We wandered back to Belvès on small back roads just in time for a nap. (Slow travelling can be quite exhausting!) Dinner this evening was at the hotel, with Susan finally trying the area’s most famous delicacy – foie gras, in this case served with Anne’s homemade, cumin-flavoured onion jam which made a marvelous combination. The main course was the local speciality of tourtière also made by Anne. This version is made with shredded duck meat and potatoes in a flaky pastry with herbs – quite different from what Graham’s mother, Denise, used to make, but equally delicious.
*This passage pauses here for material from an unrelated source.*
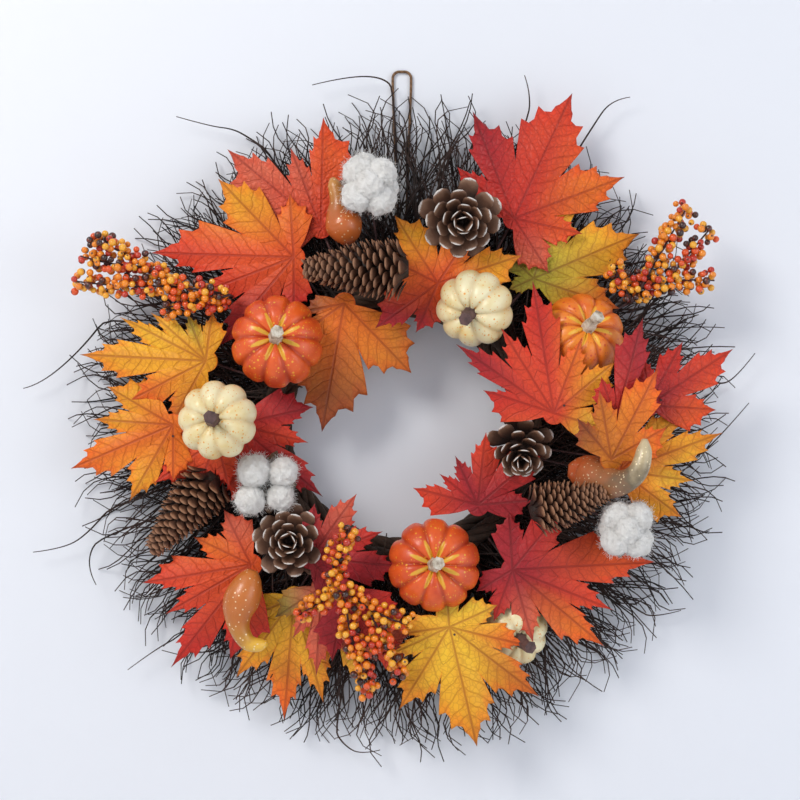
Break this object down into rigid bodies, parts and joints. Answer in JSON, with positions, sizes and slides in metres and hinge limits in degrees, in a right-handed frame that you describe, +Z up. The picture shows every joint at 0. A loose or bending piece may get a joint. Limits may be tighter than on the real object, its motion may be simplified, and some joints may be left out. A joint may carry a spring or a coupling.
{
  "type": "harvest door wreath",
  "caption": "Round autumn wreath of dark twigs on a wire frame, dressed with leaves, pumpkins, gourds, cones, cotton and berries, hung from a door hook by a hinged wire loop.",
  "frame": {"origin": "inner top of the hanger loop, where the door's hook bears", "axes": "+Z up, +Y back to the door, +X to the right as seen from the front"},
  "size_m": [0.6039, 0.1264, 0.5659],
  "materials": {
    "leaf_red": "printed fabric leaf, red to orange with moulded veins",
    "leaf_salmon": "printed fabric leaf, salmon",
    "leaf_crimson": "printed fabric leaf, crimson",
    "leaf_gold": "printed fabric leaf, golden yellow with orange tips",
    "leaf_amber": "printed fabric leaf, amber to brown",
    "leaf_orange": "printed fabric leaf, orange with yellow and red lobes",
    "pumpkin_stem": "painted foam stem",
    "pumpkin_orange": "painted foam, orange with yellow strokes",
    "pumpkin_cream": "painted foam, cream with orange specks",
    "gourd_skin": "painted foam with glitter specks",
    "spruce_cone": "dry cone scales",
    "frosted_cone": "dry open scales with white frosted tips",
    "cotton": "loose cotton",
    "husk": "dry husk",
    "berry": "lacquered foam berry",
    "berry_stem": "wrapped wire, dark purple-brown",
    "stem_wire": "dark covered wire",
    "frame_steel": "dark green enamel",
    "hanger_wire": "brown paper-covered wire",
    "vine": "dark stripped vine",
    "twig": "dark stiff twig"
  },
  "bodies": {
    "wreath": {"berries": "berry", "berry_stems": "berry_stem", "binding_wire": "stem_wire", "cotton_boll_1": "cotton", "cotton_boll_2": "cotton", "cotton_boll_3": "cotton", "cotton_husks": "husk", "gourd_1": "gourd_skin", "gourd_2": "gourd_skin", "gourd_3": "gourd_skin", "leaf_bottom_crimson": "leaf_crimson", "leaf_bottom_gold": "leaf_gold", "leaf_bottom_salmon": "leaf_salmon", "leaf_bottom_yellow": "leaf_gold", "leaf_inner_low_crimson": "leaf_crimson", "leaf_left_gold": "leaf_gold", "leaf_left_inner_red": "leaf_crimson", "leaf_left_low_orange": "leaf_orange", "leaf_left_outer_gold": "leaf_gold", "leaf_lower_left_orange": "leaf_orange", "leaf_lower_left_yellow": "leaf_gold", "leaf_lower_right_crimson": "leaf_crimson", "leaf_right_amber": "leaf_amber", "leaf_right_gold": "leaf_gold", "leaf_right_inner_low": "leaf_crimson", "leaf_right_inner_red": "leaf_red", "leaf_right_narrow_red": "leaf_red", "leaf_right_outer_red": "leaf_red", "leaf_top_curled": "leaf_orange", "leaf_top_inner_amber": "leaf_amber", "leaf_top_left_orange": "leaf_orange", "leaf_top_left_salmon": "leaf_salmon", "leaf_top_right_red": "leaf_red", "leaf_top_right_yellow": "leaf_gold", "open_cone_1": "frosted_cone", "open_cone_2": "frosted_cone", "open_cone_3": "frosted_cone", "pick_wires": "stem_wire", "pumpkin_1": "pumpkin_orange", "pumpkin_2": "pumpkin_orange", "pumpkin_3": "pumpkin_orange", "pumpkin_4": "pumpkin_cream", "pumpkin_5": "pumpkin_cream", "pumpkin_6": "pumpkin_cream", "pumpkin_stems": "pumpkin_stem", "spruce_cone_1": "spruce_cone", "spruce_cone_2": "spruce_cone", "spruce_cone_3": "spruce_cone", "stray_twigs": "twig", "twig_bundle_1": "twig", "twig_bundle_2": "twig", "twig_bundle_3": "twig", "twig_bundle_4": "twig", "twig_bundle_5": "twig", "twig_bundle_6": "twig", "vine_coil_1": "vine", "vine_coil_2": "vine", "vine_coil_3": "vine", "wire_frame": "frame_steel"},
    "hanger": {"hanger_loop": "hanger_wire"}
  },
  "joints": [
    {"name": "hanger_fold", "type": "hinge", "parent": "wreath", "child": "hanger", "pos_m": [0, -0.003, -0.187], "axis": [-1, 0, 0], "range_deg": [0, 150]}
  ]
}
Tomorrow we have a reservation at Font de Gaume – a site containing some of the last publicly-accesible paleolithic cave paintings. We’re really looking forward to it!

Wednesday, 27 April 2005

We started at Font de Gaume – a site containing some of the last publicly-accesible paleolithic cave paintings. It was most impressive – recommended!

Then, on to Sarlat-la-Canéda, a well-known town in the area. We had a nice lunch there at Le Bistrot: magret de canard grillé avec sa sauce au miel for Susan; omelette de cêpes for Steve. Both came with pommes de terre sarladaises, which are memorable!

After strolling around Sarlat, we drove south to Domme, another bastide town that has a wonderful panoramic view of the Dordogne valley.

Then a quiet late afternoon and evening in Belvès, which is a delightful village. Another lovely day in Aquitaine – 2.5 on the KWS.

Thursday, 28 April 2005

Hike – lunch – winery – dinner.

A great day in Aquitaine – 2.5 on the KWS.

Friday, 29 April 2005

Winery – lunch – winery – dinner.

The weather actually got too warm for a while, so we had to knock off a half-point: 2.5 today on the KWS.